Enrico Castelli insegna Lettere alla scuola media “Mazzini” di Roma, uno dei primi istituti multiculturali della Capitale, salda tradizione di accoglienza nel cuore del centro storico, a pochi passi dal Colosseo.
«Questa riforma mina alle fondamenta l’istruzione pubblica. E punta ad un sempre maggiore divario tra le scuole ricche e le scuole povere. Le donazioni, ad esempio. Privati cittadini potranno offrire contributi in cambio di vantaggi fiscali. Con i risultato che nei quartieri benestanti le scuole avranno mezzi e negli altri no. È questo il principio di uguaglianza che lo Stato dovrebbe garantire?».
Un gruppo di precari mostra una gigantografia del film “Il marchese del Grillo” con la faccia di Renzi al posto di quella di Alberto Sordi: «Io so io e voi nun siete un ca… ». E il premier con il cappello di Napoleone. Sotto: «Vai a Sant’Elena… ». Paragoni irriverenti. Ma la protesta è dura.

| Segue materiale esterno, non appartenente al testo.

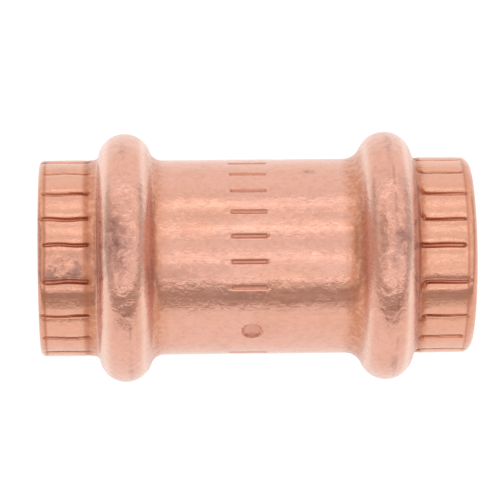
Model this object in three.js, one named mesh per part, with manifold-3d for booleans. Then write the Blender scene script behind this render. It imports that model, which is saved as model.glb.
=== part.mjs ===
// Straight press coupling for half-inch copper water tube, in millimetres, +Z up.
//
// One copper body is formed from a single length of tube. Each end has a grooved collar, then a hollow bead
// that holds a rubber seal ring. Stamped dashes round the middle raise ribs inside, and those ribs stop the
// two water tubes halfway. The axis runs along X, with the origin on the axis at mid-length. The coupling
// lies on its two beads.

import * as THREE from 'three';
import { mergeVertices } from 'three/addons/utils/BufferGeometryUtils.js';
import Module from 'manifold-3d';

const wasm = await Module();
wasm.setup();

// Driving dimensions
const LENGTH = 40.5;
const BORE_RADIUS = 8.05; // clears a water tube 15.875 across
const BODY_RADIUS = 9.2;
const COLLAR_RADIUS = 9.27;

// Seal beads, measured from mid-length and from the axis
const BEAD_STATION = 12.25;
const BEAD_CREST_RADIUS = 11.75;
const BEAD_ROUND = 2.5;
const BODY_FILLET = 0.9;
const COLLAR_FILLET = 0.5;
const CHANNEL_CREST_RADIUS = 10.7;
const CHANNEL_ROUND = 1.5;
const CHANNEL_LIP = 2.2;

// Rims
const RIM_OUTER_ROUND = 0.45;
const RIM_INNER_CHAMFER = 0.2;

// Seal rings
const RING_SECTION_RADIUS = 1.3;
const RING_CENTRE_RADIUS = 9.0;

// Collar grooves
const GROOVE_COUNT = 20;
const GROOVE_WIDTH = 0.4;
const GROOVE_DEPTH = 0.35;
const GROOVE_INNER_STATION = 15.35;
const GROOVE_OUTER_STATION = 19.35;
const LEFT_GROOVE_START = -64; // degrees round the axis
const RIGHT_GROOVE_START = -61.8;

// Stamped dashes and the ribs that they raise inside
const DASH_COUNT = 24;
const DASH_START = -56.5;
const DASH_STATION = -0.75;
const DASH_LENGTH = 3.4;
const DASH_WIDTH = 0.38;
const DASH_DEPTH = 0.3;
const RIB_WIDTH = 0.8;
const RIB_HEIGHT = 0.5;
const RIB_ROOT = 0.25;

// A plain round dimple takes the place of three dashes
const DIMPLE_ANGLE = -11;
const DIMPLE_STATION = -0.55;
const DIMPLE_RADIUS = 1.05;
const DIMPLE_DEPTH = 0.3;
const DIMPLE_CLEARANCE_ANGLE = 24;

// How finely the round surfaces are divided
const TURN_SEGMENTS = 48;
const FILLET_STEPS = 3;
const BEAD_STEPS = 8;
const CHANNEL_STEPS = 6;
const RIM_STEPS = 2;
const RING_STEPS = 12;
const DIMPLE_SEGMENTS = 12;
const CUTTER_MARGIN = 1; // how far a cutter stands proud of the surface

const copper = new THREE.MeshStandardMaterial({
  color: 0xdc9c7e,
  roughness: 0.32,
  metalness: 1,
});

function makeRubber() {
  return new THREE.MeshStandardMaterial({ color: 0x141414, roughness: 0.6, metalness: 0 });
}

// Outlines are lists of points with x as the radius and y as the station along the axis.
function outlinePoint(station, radius) {
  return new THREE.Vector2(radius, station);
}

// Points along an arc, with the angle measured from the axis direction towards larger radius.
function arc(station, radius, round, startAngle, endAngle, steps) {
  const points = [];
  for (let step = 0; step <= steps; step += 1) {
    const angle = startAngle + ((endAngle - startAngle) * step) / steps;
    points.push(outlinePoint(station + round * Math.cos(angle), radius + round * Math.sin(angle)));
  }
  return points;
}

// A hump made of a crest arc that flows through two fillets into plain tube on each side.
// It runs from smaller to larger stations.
function hump(crestRadius, round, steps, before, after) {
  const centre = crestRadius - round;
  const beforeRise = before.base + before.fillet - centre;
  const afterRise = after.base + after.fillet - centre;
  const beforeAngle = Math.asin(beforeRise / (round + before.fillet));
  const afterAngle = Math.asin(afterRise / (round + after.fillet));
  const beforeStation = BEAD_STATION - (round + before.fillet) * Math.cos(beforeAngle);
  const afterStation = BEAD_STATION + (round + after.fillet) * Math.cos(afterAngle);
  return [
    ...arc(beforeStation, centre + beforeRise, before.fillet, -Math.PI / 2, -beforeAngle, FILLET_STEPS),
    ...arc(BEAD_STATION, centre, round, Math.PI - beforeAngle, afterAngle, steps).slice(1),
    ...arc(
      afterStation,
      centre + afterRise,
      after.fillet,
      Math.PI + afterAngle,
      (3 * Math.PI) / 2,
      FILLET_STEPS,
    ).slice(1),
  ];
}

// The copper wall's section at positive stations: out along the outside, round the rim and back inside.
function rightHalfOutline() {
  const rim = LENGTH / 2;
  const outside = hump(
    BEAD_CREST_RADIUS,
    BEAD_ROUND,
    BEAD_STEPS,
    { base: BODY_RADIUS, fillet: BODY_FILLET },
    { base: COLLAR_RADIUS, fillet: COLLAR_FILLET },
  );
  const lip = { base: BORE_RADIUS, fillet: CHANNEL_LIP };
  const inside = hump(CHANNEL_CREST_RADIUS, CHANNEL_ROUND, CHANNEL_STEPS, lip, lip);
  const rimRound = arc(
    rim - RIM_OUTER_ROUND,
    COLLAR_RADIUS - RIM_OUTER_ROUND,
    RIM_OUTER_ROUND,
    Math.PI / 2,
    0,
    RIM_STEPS,
  );
  return [
    outlinePoint(0, BODY_RADIUS),
    ...outside,
    ...rimRound,
    outlinePoint(rim, BORE_RADIUS + RIM_INNER_CHAMFER),
    outlinePoint(rim - RIM_INNER_CHAMFER, BORE_RADIUS),
    ...inside.reverse(),
    outlinePoint(0, BORE_RADIUS),
  ];
}

function wholeOutline() {
  const right = rightHalfOutline();
  const left = right.map((point) => outlinePoint(-point.y, point.x)).reverse();
  return [...right, ...left.slice(1)];
}

// Turns an outline round the X axis.
function turned(outline) {
  const geometry = new THREE.LatheGeometry(outline, TURN_SEGMENTS);
  geometry.rotateZ(-Math.PI / 2);
  return geometry;
}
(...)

Aggiunge Enrico Castelli, mentre il corteo approda a piazza del Popolo, tra migliaia di bandiere rosse della Cgil. «Uno degli elementi più controversi è la figura del preside manager, nelle cui mani verranno accorpati poteri enormi, azzerando così ogni tipo di democrazia nella scuola. Con quali criteri potrà scegliere i professori? Con quanta trasparenza? Questa riforma è un’occasione perduta, produrrà soltanto cattiva scuola».
Una folla enorme canta “Bella Ciao”, due, tre, cinque volte. La manifestazione è finita, bandiere arrotolate le prof e i prof tornano a casa.
Seduta nel rifugio del bar Rosati la giovane dirigente scolastica commenta pacata: «Non è bello sentirsi nel mirino della protesta, ma gli insegnanti hanno ragione. Noi abbiamo tra le mani le vite dei ragazzi, come possono i presidi decidere tutto da soli? Pensate che responsabilità terribile…».